The Bias-Variance Tradeoff is a fundamental concept in Machine Learning that explains the balance between underfitting and overfitting in a model. Understanding this tradeoff helps in building models that generalize well to new, unseen data.
What is Bias
Bias refers to the error introduced by approximating a real-world problem with a simplified model. A model with high bias makes strong assumptions about the data, which can lead to underfitting.
Characteristics of High Bias:
- Model is too simple
- Cannot capture patterns in the data
- Poor performance on both training and test data
What is Variance
Variance refers to the error introduced when a model is too sensitive to small fluctuations in the training data. A model with high variance captures noise along with patterns, leading to overfitting.

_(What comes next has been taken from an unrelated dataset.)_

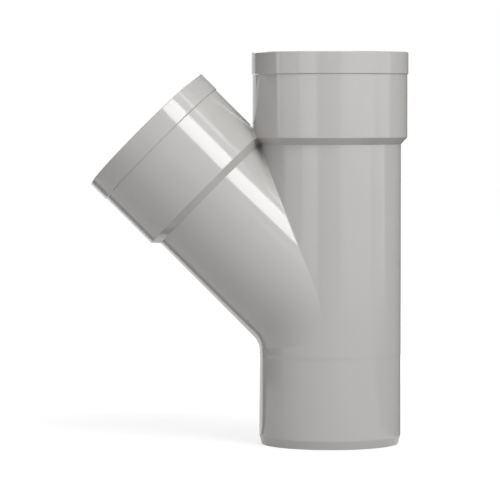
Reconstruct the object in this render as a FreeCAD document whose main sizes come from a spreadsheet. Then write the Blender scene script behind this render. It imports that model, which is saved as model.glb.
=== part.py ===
import FreeCAD, Part
import Sketcher
import math
import os

# Forty-five degree branch fitting for solvent-weld waste pipe, moulded in one piece: a straight
# run with a spigot below and a socket above, and a branch that ends in the same socket.
# Millimetres, +Z up along the run, the branch leans towards -X. The origin is the centre of the
# spigot's end, so that the run's axis is the Z axis and the fitting is symmetric about y = 0.

Vector = FreeCAD.Vector

# How far from a cylinder a point of an edge on it may lie.
TOLERANCE = 0.001

# Driving sizes: name, value and what it measures.
SIZES = [
    ("pipe_od", 50.0, "outside diameter of the pipe, and of the spigot"),
    ("pipe_clearance", 0.1, "gap all round between a socket's bore and the pipe in it"),
    ("wall", 3.0, "wall of the spigot, from its outside to the waterway"),
    ("branch_angle", 45.0, "degrees between the run's axis and the branch's"),
    ("body_rise", 0.1, "how far the body stands proud of the spigot"),
    ("branch_inset", 0.1, "how much smaller all round the branch is than the run it leaves"),
    ("heel_radius", 7.0, "outside radius where the branch leaves the run below"),
    ("crotch_fillet", 0.5, "fillet along the outside crease between run and branch"),
    ("socket_fillet", 0.5, "fillet along the crease between the two sockets"),
    ("spigot_length", 30.9, "spigot, from its end to the cone that widens it to the body"),
    ("spigot_cone", 1.5, "length of that cone"),
    ("spigot_cone_round", 12.0, "rounding at either end of that cone"),
    ("heel_margin", 0.5, "body between that cone and the start of the heel"),
    ("lead_length", 3.0, "length of the lead-in chamfer outside the spigot"),
    ("lead_depth", 0.8, "how far that chamfer goes in from the spigot's surface"),
    ("lead_round", 1.5, "rounding between that chamfer and the spigot"),
    ("spigot_bore_chamfer", 0.3, "chamfer at the waterway's edge in the spigot's end"),
    ("socket_depth", 30.0, "how far a pipe goes into a socket, from its mouth to its stop"),
    ("socket_wall", 2.25, "wall of a socket, from its bore to its outside"),
    ("stop_web", 1.6, "how far each stop lies past the point where the two bores would meet"),
    ("mouth_length", 1.2, "length of the lead-in chamfer inside a socket's mouth"),
    ("mouth_depth", 0.5, "how far that chamfer widens the bore"),
    ("step_length", 2.4, "length of the cone between the body and a socket's outside"),
    ("step_round", 0.3, "rounding between that cone and the socket's outside"),
    ("lip_width", 7.6, "width of the thicker band round a socket's mouth"),
    ("lip_rise", 0.35, "how far that band stands proud of the socket's outside"),
    ("lip_edge_chamfer", 0.3, "chamfer of the band's outer edge at the mouth"),
]

# Sizes that follow from the driving ones: name, formula and what it measures.
WORKED = [
    ("spigot_radius", "Sizes.pipe_od / 2", "outside of the spigot"),
    ("waterway_radius", "spigot_radius - Sizes.wall", "bore of the run"),
    ("body_radius", "spigot_radius + Sizes.body_rise", "outside of the run"),
    ("branch_radius", "body_radius - Sizes.branch_inset", "outside of the branch"),
    ("branch_waterway", "waterway_radius - Sizes.branch_inset", "bore of the branch"),
    ("bore_radius", "spigot_radius + Sizes.pipe_clearance", "bore of a socket"),
    ("socket_radius", "bore_radius + Sizes.socket_wall", "outside of a socket"),
    ("lip_radius", "socket_radius + Sizes.lip_rise", "outside of the band at its mouth"),
    ("heel_bend", "branch_radius + Sizes.heel_radius", "radius of the heel's centre line"),
    ("heel_reach", "heel_bend * tan(Sizes.branch_angle / 2)", "from either end of the heel to there"),
    ("heel_start", "Sizes.spigot_length + Sizes.spigot_cone + Sizes.heel_margin", "height of its start"),
    ("crossing", "heel_start + heel_reach", "height where the axes cross"),
    ("reach", "bore_radius / tan(Sizes.branch_angle / 2) + Sizes.stop_web", "from there to each stop"),
    ("branch_mouth", "reach + Sizes.socket_depth", "from there to each mouth"),
    ("run_stop", "crossing + reach", "height of the run's stop"),
    ("run_mouth", "crossing + branch_mouth", "height of the run's mouth"),
]


def add_sheet(document, name, rows):
    """A spreadsheet with one size on each row: its note, its content and its alias."""
    sheet = document.addObject("Spreadsheet::Sheet", name)
    for row, (alias, content, note) in enumerate(rows, start=1):
        sheet.set(f"A{row}", note)
        sheet.set(f"B{row}", content)
        sheet.setAlias(f"B{row}", alias)
    document.recompute()
    return sheet


def add_sketch(body, name, role):
    """A sketch on one of the body's own origin planes."""
    plane = next(feature for feature in body.Origin.OriginFeatures if feature.Role == role)
    sketch = body.newObject("Sketcher::SketchObject", name)
    sketch.AttachmentSupport = [(plane, "")]
    sketch.MapMode = "FlatFace"
    return sketch


def lean_with_branch(sketch):
    """Puts a sketch's origin where the axes cross and turns its Y axis along the branch."""
    turn = FreeCAD.Rotation(Vector(0, 0, 1), sketch.Document.Sizes.branch_angle)
    sketch.AttachmentOffset = FreeCAD.Placement(Vector(0, 0, 0), turn)
    sketch.setExpression(".AttachmentOffset.Base.y", "Worked.crossing")
    sketch.setExpression(".AttachmentOffset.Rotation.Angle", "Sizes.branch_angle")


def worth(sketch, expression):
    return float(sketch.evalExpression(expression))


def dimension(sketch, kind, name, expression, *where):
    """A named dimension of a sketch that follows an expression."""
    index = sketch.addConstraint(Sketcher.Constraint(kind, *where, worth(sketch, expression)))
    sketch.renameConstraint(index, name)
    sketch.setExpression(f"Constraints.{name}", expression)


def place_point(sketch, name, x, y, geometry, end):
    """Dimensions one point from the sketch's origin, or keeps it on an axis where that is zero."""
    if x == "0":
        sketch.addConstraint(Sketcher.Constraint("PointOnObject", geometry, end, -2))
    else:
        dimension(sketch, "DistanceX", f"{name}_x", x, -1, 1, geometry, end)
    if y == "0":
        sketch.addConstraint(Sketcher.Constraint("PointOnObject", geometry, end, -1))
    else:
        dimension(sketch, "DistanceY", f"{name}_y", y, -1, 1, geometry, end)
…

Characteristics of High Variance:
- Model is too complex
- Performs very well on training data but poorly on test data
- Sensitive to small changes in data
The Tradeoff
The goal in Machine Learning is to find a model with low bias and low variance:
- High Bias + Low Variance: Underfitting
- Low Bias + High Variance: Overfitting
- Optimal Balance: Good generalization on unseen data
Visualizing the tradeoff helps understand how increasing model complexity reduces bias but increases variance. The ideal model achieves a balance where both errors are minimized.
Strategies to Manage Bias and Variance
- To reduce bias: Use more complex models, add relevant features, or reduce regularization.

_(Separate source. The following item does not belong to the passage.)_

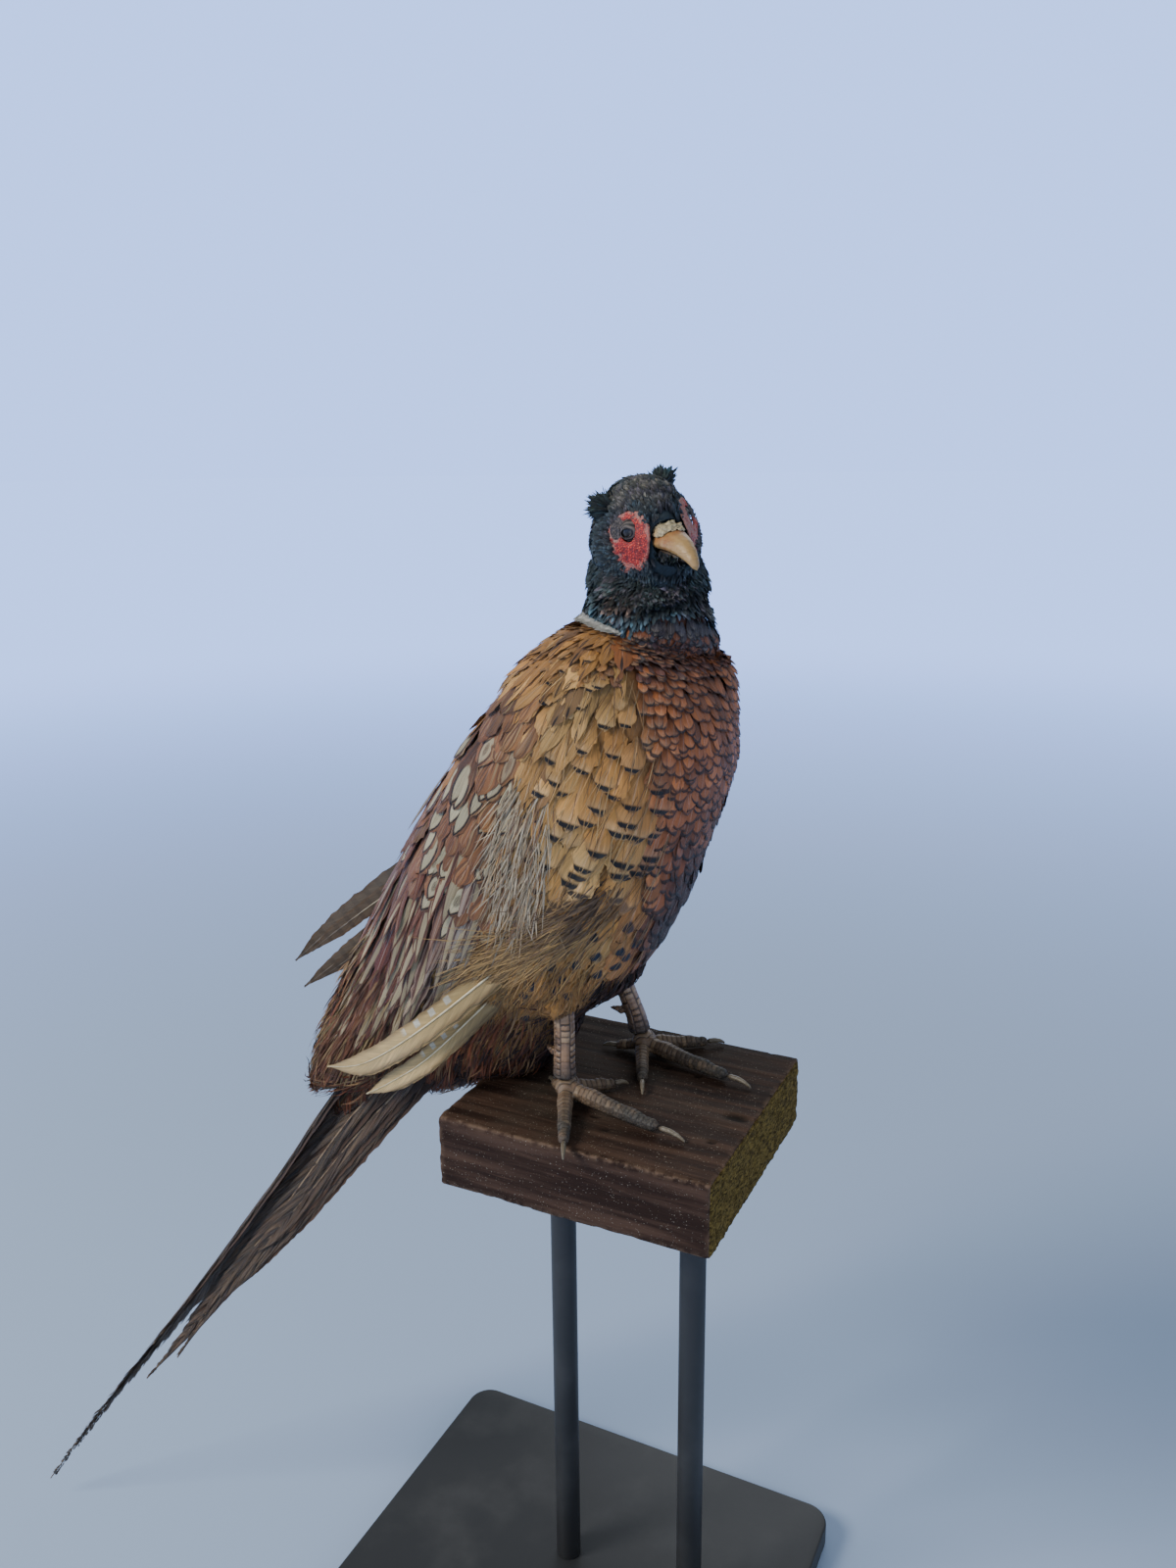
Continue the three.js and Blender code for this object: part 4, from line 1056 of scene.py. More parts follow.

- To reduce variance: Use simpler models, apply regularization (L1 or L2), increase training data, or use techniques like cross-validation and ensemble methods.
Conclusion
The Bias-Variance Tradeoff is crucial for building effective Machine Learning models. A well-balanced model minimizes both bias and variance, achieving high accuracy on training data while also generalizing well to new data. Understanding this tradeoff helps in model selection, tuning, and evaluation.